Mobility, of course, isn’t the only answer. Going forward, fancy technology and other efforts to block and jam Russia’s array of reconnaissance attack-drones will be critical. But the basics matter. The pattens seem clear: The more Ukraine’s high-value gear moves—and the more it moves in unpredictable patterns—the harder it is for Russia to hit them.

Archers are now in action with the Ukrainian arsenal.

 
Observations from the articles.

The Light Guns (M101s, L118s, L119s, M119s, M56s) are surviving better than the M777s. 1/166 lost vs more than 50/152. They have to stay on the move to stay in range. They are easier to move and easier to hide in new positions.

Wheels are surviving better than tracks. The Caesars have lost 2/50. The M109s and KRABs have lost 36/180. PzH2000 is doing well at 1/20.

Thoughts.

As the article notes the Light Gunners have to move to stay in range and their guns are relatively easy to move. Any pickup truck will get the job done and they can be man-handled easily.

Supposition here.... the M777, having longer range may let the gunners get comfortable and disinclined to move especially if having to move a heavy piece of kit that is both hard to get out of position and hard to get into a new position. (I am assuming soft ground here).

Another problem the article highlights is the ease of spotting guns in the open. Ruts and emplacements give them away. This seems to be also true of tracked howitzers.

Ruts from tracks in virgin fields are easily spotted. Kind of like this.

View attachment 81067

Conversely, CAESARS and Archers moving on highways and hardtop roads leave no trace getting into or out of position. And they can rapidly relocate. Couple that with the long range of their guns and they have many potential firing points within range of the enemy targets. They also have burst fire capability. 6 Rounds in 30 seconds for the Archer.

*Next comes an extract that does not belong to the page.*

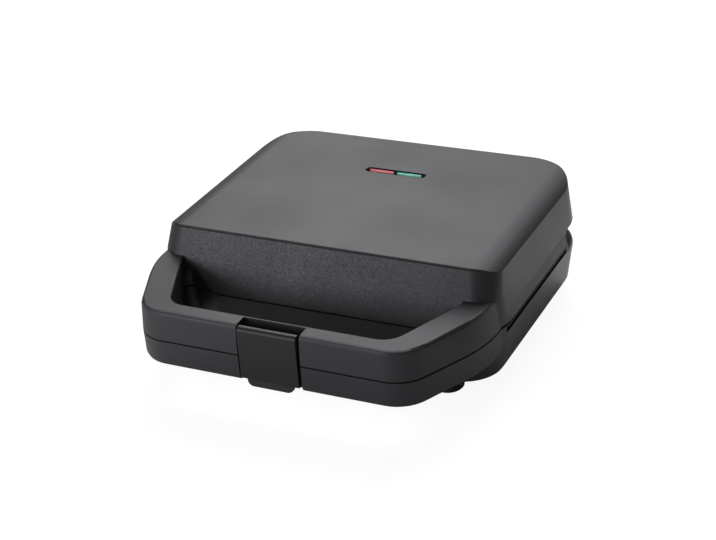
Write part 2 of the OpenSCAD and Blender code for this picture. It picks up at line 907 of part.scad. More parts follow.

The Caesar is about half of that, 6 rounds in a minute.






Archers are now in action with the Ukrainian arsenal.

is it controlled for usage and risk/exposure?
 
A lot of unknowns.
That's my take on it. It needs a lot more analysis of both the way that the Ukrainians use their varying gun systems and the way that Russians identify and prioritize their counter battery work. Saying tracked vehicles leave ... well tracks ... while Caesars are wheeled and don't is simplistic in the extreme. If Caesars and other guns move solely on highways then their AMAs are greatly reduced and a plan of flying reconnaissance along highways would quickly spot most of them even when not firing.

I do agree that I've seen far to many pictures of gun positions with salvage around them bearing witness to prolonged periods of firing. Conversely, a battery on the road also quickly draws attention to aerial surveillance. One big issue about staying in place v moving is what type of ammunition support vehicles, and how many, are organic to the battery. That's a major factor.

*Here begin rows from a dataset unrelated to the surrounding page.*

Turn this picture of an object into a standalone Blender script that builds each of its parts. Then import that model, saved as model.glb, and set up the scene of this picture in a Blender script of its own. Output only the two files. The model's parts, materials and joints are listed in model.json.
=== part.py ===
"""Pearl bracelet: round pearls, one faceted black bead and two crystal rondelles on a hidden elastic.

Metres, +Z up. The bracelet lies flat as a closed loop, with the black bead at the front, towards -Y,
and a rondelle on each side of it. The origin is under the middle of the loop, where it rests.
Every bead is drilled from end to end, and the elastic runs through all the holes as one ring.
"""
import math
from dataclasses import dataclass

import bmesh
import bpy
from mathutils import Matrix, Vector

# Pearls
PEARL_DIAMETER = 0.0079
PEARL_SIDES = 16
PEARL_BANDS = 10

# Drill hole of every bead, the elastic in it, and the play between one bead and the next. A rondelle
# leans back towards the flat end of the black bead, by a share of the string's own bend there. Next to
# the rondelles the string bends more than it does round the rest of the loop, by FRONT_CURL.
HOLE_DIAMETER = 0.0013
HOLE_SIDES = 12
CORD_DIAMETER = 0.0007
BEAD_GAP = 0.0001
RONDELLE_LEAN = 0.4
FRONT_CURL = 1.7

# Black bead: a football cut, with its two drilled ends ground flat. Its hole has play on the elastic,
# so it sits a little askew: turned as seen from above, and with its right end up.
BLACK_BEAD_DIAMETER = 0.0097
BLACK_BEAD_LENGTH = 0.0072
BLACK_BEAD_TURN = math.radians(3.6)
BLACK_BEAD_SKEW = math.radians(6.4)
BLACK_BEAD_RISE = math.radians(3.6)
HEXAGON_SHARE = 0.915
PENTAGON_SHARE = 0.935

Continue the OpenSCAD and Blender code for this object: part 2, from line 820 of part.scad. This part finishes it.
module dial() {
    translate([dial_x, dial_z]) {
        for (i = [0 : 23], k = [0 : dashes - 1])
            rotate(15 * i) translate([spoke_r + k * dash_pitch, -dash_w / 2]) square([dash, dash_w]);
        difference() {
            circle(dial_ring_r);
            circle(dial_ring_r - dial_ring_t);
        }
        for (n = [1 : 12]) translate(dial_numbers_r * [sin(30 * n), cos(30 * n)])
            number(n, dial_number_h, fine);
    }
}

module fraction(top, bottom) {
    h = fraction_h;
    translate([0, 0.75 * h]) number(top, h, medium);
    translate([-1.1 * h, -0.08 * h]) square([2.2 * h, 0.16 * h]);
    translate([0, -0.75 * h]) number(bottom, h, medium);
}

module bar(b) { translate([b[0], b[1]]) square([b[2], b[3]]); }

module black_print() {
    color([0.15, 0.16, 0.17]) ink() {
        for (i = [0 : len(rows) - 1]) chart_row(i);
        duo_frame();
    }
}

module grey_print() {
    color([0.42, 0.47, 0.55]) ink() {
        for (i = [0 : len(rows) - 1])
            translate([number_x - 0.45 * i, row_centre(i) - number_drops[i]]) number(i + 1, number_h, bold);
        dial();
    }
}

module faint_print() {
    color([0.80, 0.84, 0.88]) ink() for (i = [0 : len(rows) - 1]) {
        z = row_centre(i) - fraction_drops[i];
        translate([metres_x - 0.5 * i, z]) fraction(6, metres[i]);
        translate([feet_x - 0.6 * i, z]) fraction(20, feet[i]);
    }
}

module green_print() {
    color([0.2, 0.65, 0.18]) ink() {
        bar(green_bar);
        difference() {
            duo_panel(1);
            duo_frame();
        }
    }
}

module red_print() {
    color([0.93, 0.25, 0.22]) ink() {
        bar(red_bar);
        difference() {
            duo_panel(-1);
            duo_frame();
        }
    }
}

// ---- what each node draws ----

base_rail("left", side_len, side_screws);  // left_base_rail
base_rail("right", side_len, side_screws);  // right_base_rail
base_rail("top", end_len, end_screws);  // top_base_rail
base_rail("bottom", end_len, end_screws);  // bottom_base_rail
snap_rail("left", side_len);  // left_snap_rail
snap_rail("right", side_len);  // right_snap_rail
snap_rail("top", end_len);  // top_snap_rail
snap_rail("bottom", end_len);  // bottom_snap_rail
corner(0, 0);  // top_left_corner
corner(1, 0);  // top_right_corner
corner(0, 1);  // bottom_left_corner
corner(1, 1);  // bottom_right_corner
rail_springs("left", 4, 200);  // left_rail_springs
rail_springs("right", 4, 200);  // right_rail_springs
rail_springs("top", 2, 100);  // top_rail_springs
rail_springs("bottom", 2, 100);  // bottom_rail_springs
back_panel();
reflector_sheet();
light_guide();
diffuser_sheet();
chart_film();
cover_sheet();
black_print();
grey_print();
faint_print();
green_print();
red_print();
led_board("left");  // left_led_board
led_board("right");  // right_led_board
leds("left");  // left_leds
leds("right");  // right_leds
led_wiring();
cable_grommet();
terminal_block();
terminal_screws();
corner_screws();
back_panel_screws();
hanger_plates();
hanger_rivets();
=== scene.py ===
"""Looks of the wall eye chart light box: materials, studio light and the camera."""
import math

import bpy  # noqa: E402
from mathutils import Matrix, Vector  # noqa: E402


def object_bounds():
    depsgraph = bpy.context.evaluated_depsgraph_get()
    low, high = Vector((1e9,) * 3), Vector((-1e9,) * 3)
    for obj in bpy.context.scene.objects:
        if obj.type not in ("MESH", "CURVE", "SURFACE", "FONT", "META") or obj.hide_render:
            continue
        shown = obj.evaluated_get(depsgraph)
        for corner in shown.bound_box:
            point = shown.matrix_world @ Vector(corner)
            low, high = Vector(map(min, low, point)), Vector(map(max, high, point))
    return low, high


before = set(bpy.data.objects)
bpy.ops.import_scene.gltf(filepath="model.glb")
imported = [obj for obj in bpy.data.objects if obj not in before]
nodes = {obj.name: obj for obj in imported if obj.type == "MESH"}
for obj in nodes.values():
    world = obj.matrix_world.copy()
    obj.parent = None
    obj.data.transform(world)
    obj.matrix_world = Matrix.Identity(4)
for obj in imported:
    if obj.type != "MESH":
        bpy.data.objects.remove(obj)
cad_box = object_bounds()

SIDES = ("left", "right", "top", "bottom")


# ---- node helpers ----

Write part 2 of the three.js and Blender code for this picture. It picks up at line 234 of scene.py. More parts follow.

If I were to guess, and I do that all too often, then my money would be the importance of 155mm guns as the most viable targets and the ones that you would expend a Lancet on. 105mm simply aren't the same threat in the deep muck that is Ukrainian soil and their trench systems. They don't get paid the same level of attention.

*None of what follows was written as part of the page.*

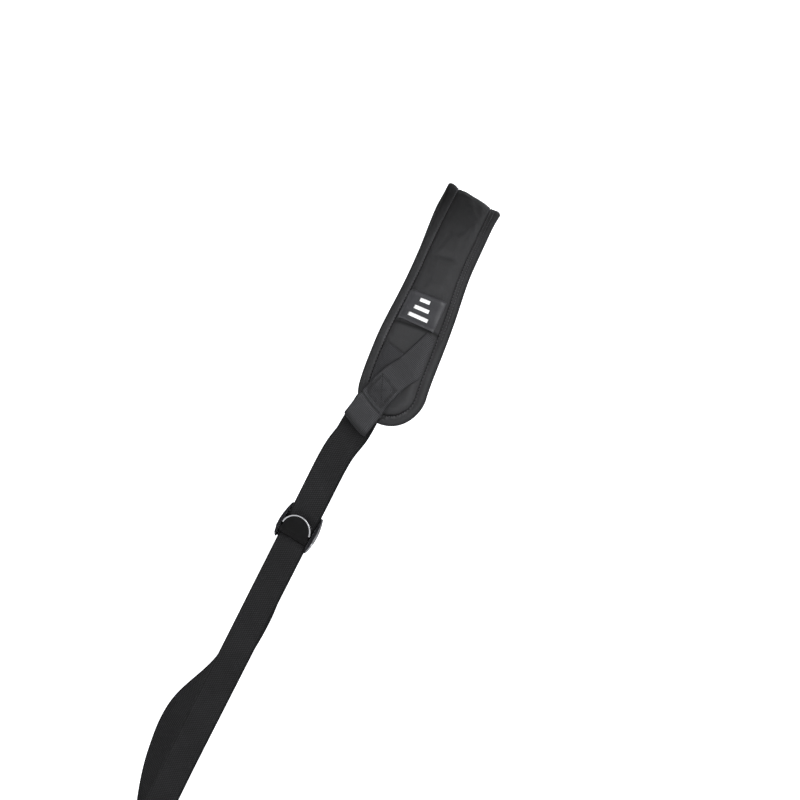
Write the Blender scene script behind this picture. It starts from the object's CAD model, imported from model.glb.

Just as an aside, Oryx reports 5 Caesars as hit with three destroyed and two damaged. The statistic that I find interesting is that 37 M777s have been destroyed and another 34 damaged which reinforces the vulnerability of unarmoured guns to near misses. I haven't run a detailed calculation - I'll leave that to you - but my impression is that there is a higher ratio of destroyed SPs to damaged ones. To me that's indicative of near misses doing little damage to SPs but a direct hit - like with a Lancet - is catastrophic. An interesting statistic that one doesn't get from Oryx, is the rate of personnel casualties amongst armoured v unarmoured guns.

Just a reminder - I have nothing against wheeled guns - my problem is with unarmoured guns which is what the Caesar is.